Paula is Paula Weinstein, and this pair of powerful women and best friends are the venerated one-two punch of the Tribeca Film Festival. Rosenthal, whose producing work includes The Irishman and The Good House, is one of the festival’s co-founders, while Weinstein — the producer behind The Perfect Storm, Grace and Frankie and other hits — has been the executive vice president at Tribeca Enterprises since 2013. For anyone wondering if Rosenthal’s Trump comment went over well, consider that this annual festival luncheon, to celebrate the Chanel-sponsored Through Her Lens program, is rooted in a philosophy of empowering women, hence the appreciation in the room for a dig against the twice-indicted former POTUS who was found liable for sexual abuse and defamation against E. Jean Carroll on May 9.

Janet Yang, Stephanie Hsu, Misty Copeland and Lily Rabe

Janet Yang, Stephanie Hsu, Misty Copeland and Lily Rabe at Chanel’s Through Her Lens luncheon.

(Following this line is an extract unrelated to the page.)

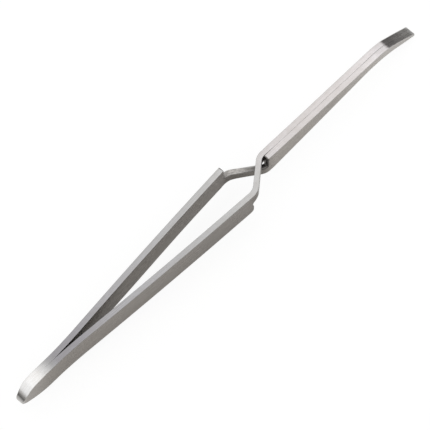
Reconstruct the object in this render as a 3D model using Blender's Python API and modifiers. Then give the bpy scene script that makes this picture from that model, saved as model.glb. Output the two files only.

Jamie McCarthy/WireImage (4)

Of course, there are plenty of organic reasons to cheer at this event, which invites every woman who’s had her work accepted at the festival for an afternoon of networking with a variety of filmmakers at all stages of their careers. This year’s list includes 2023 Through Her Lens co-chairs A.V. Rockwell and Greta Lee. Rockwell is a writer-director and former Through Her Lens participant, who captured the Grand Jury Prize at Sundance in April for her film A Thousand and One, while Lee stars in the just-opened Past Lives, directed by Celine Song. Directors Patty Jenkins and Kathryn Bigelow were also in attendance alongside Academy of Motion Pictures Arts and Sciences president Janet Yang, Katie Holmes, Oscar nominee Stephanie Hsu and Yellowstone’s Kelsey Asbille and Piper Perabo.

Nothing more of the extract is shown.